EXERCISE AIM »
Please output exactly the lines of the material from the first through the line containing "in imported if", and nothing more.

● ● ● ● ● ● ●

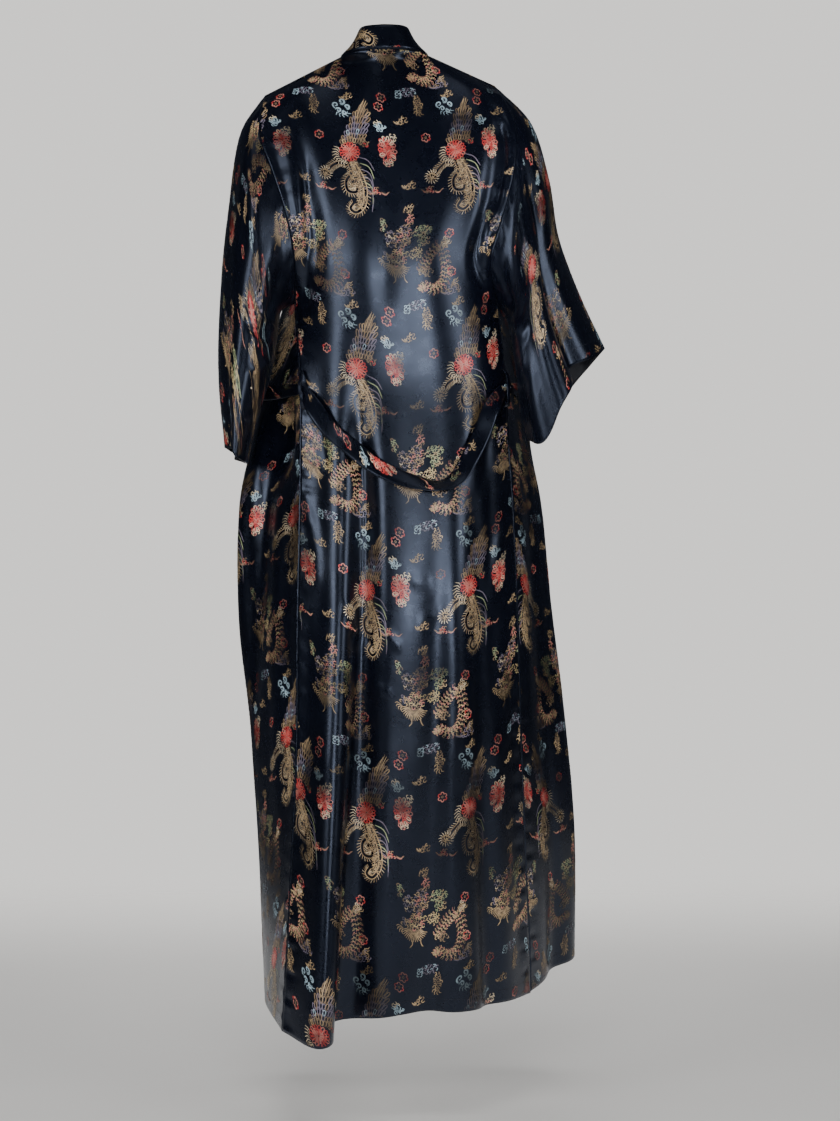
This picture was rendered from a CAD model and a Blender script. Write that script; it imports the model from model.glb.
"""A long satin brocade kimono robe, worn open and seen from behind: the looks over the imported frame.

Sizes are millimetres until a mesh is made. +X is the wearer's left, +Y is behind the wearer and +Z is up. The
origin is the nape. Each sewn piece is a thin closed shell on the form of its solid, with its creases. The
brocade is woven figures: ribbons of thread drawn in the cloth's flat coordinates and laid on its surface.
"""

import math

import bpy
import numpy as np
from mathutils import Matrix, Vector


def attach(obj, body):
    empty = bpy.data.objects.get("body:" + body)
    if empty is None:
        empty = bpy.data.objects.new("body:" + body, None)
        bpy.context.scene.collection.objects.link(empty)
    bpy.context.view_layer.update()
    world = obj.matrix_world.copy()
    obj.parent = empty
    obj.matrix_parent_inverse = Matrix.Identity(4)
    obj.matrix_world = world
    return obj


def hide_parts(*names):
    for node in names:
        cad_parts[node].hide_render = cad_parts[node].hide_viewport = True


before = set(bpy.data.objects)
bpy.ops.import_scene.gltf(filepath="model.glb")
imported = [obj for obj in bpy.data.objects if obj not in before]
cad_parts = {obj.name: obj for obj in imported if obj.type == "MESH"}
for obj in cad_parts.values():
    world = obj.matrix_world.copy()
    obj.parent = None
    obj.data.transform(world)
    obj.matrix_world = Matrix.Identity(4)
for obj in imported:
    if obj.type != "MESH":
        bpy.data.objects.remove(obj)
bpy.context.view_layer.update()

MM = 0.001

# ---- Driving dimensions ----
CLOTH = 0.9  # thickness of a shell
UNDERARM_DROP = 354
BAND_THICKNESS = 2.6
BAND_GAP = -0.7  # the band closes a little over the cloth's raw edge
BAND_WIDTH_FRONT = 46
BAND_WIDTH_NAPE = 36
BELT_WIDTH = 25
BELT_THICKNESS = 2.4
BELT_CLEARANCE = 6
LOOP_WIDTH = 5
LOOP_THICKNESS = 1.6
THREAD_LIFT = 0.35  # how far the brocade's threads stand over the cloth

# Cells of the shells' grids.
CELLS_PER_YOKE_ROW = 10
CELLS_PER_SKIRT_ROW = 23
CELLS_PER_BACK_STATION = 22
CELLS_PER_FRONT_STATION = 26
SLEEVE_ROW_CELLS = 84
BAND_CELLS = 8


def table(columns, rows):
    """Rows as dictionaries with the columns' names."""
    return [dict(zip(columns.split(), row)) for row in rows]


def tables(columns, **named_rows):
    """A table for each name, all with the same columns."""
    return {name: table(columns, rows) for name, rows in named_rows.items()}


def lerp(a, b, share):
    return a + (b - a) * share


def smooth(value, low, high):
    """Smooth step from 0 at low to 1 at high."""
    share = np.clip((value - low) / (high - low), 0, 1)
    return share * share * (3 - 2 * share)


def unit(vectors):
    length = np.linalg.norm(vectors, axis=-1, keepdims=True)
    return vectors / np.maximum(length, 1e-9)


# ---- The form: the solids' own named sizes, but for one in FRONT ----
NAPE_Y, NAPE_Z = 52, 3
NECK = {"left": np.array([62.0, 10, 0]), "right": np.array([-62.0, 10, 2])}
TIP = {"left": np.array([172.0, -8, -52]), "right": np.array([-158.0, -8, -38])}

# The armholes, from the shoulder tip (fall 0) to the underarm (fall 1), on the back and on the front.
ARMHOLE = table(
    "fall backLX backRX backY frontLX frontRX frontY",
    [
        [0.0, 172, -158, -8, 172, -158, -8],
        [0.08, 175, -170, 26, 176, -171, -36],
        [0.22, 176, -187, 48, 178, -184, -58],
        [0.4, 157, -185, 63, 166, -184, -72],
        [0.62, 136, -168, 70, 150, -174, -70],
        [0.82, 126, -150, 60, 140, -164, -40],
        [1.0, 127, -161, 25, 127, -161, 25],
    ],
)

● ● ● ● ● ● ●

CORRECT OUTPUT »
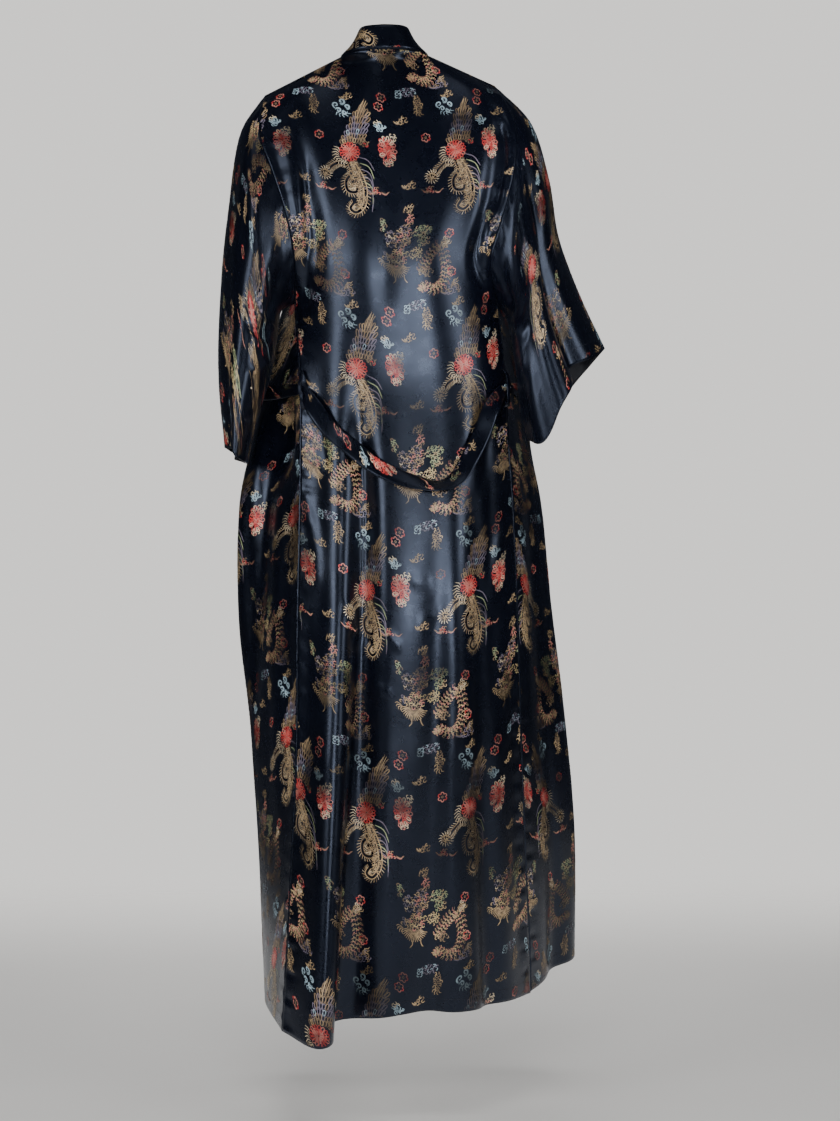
This picture was rendered from a CAD model and a Blender script. Write that script; it imports the model from model.glb.
"""A long satin brocade kimono robe, worn open and seen from behind: the looks over the imported frame.

Sizes are millimetres until a mesh is made. +X is the wearer's left, +Y is behind the wearer and +Z is up. The
origin is the nape. Each sewn piece is a thin closed shell on the form of its solid, with its creases. The
brocade is woven figures: ribbons of thread drawn in the cloth's flat coordinates and laid on its surface.
"""

import math

import bpy
import numpy as np
from mathutils import Matrix, Vector


def attach(obj, body):
    empty = bpy.data.objects.get("body:" + body)
    if empty is None:
        empty = bpy.data.objects.new("body:" + body, None)
        bpy.context.scene.collection.objects.link(empty)
    bpy.context.view_layer.update()
    world = obj.matrix_world.copy()
    obj.parent = empty
    obj.matrix_parent_inverse = Matrix.Identity(4)
    obj.matrix_world = world
    return obj


def hide_parts(*names):
    for node in names:
        cad_parts[node].hide_render = cad_parts[node].hide_viewport = True


before = set(bpy.data.objects)
bpy.ops.import_scene.gltf(filepath="model.glb")
imported = [obj for obj in bpy.data.objects if obj not in before]
cad_parts = {obj.name: obj for obj in imported if obj.type == "MESH"}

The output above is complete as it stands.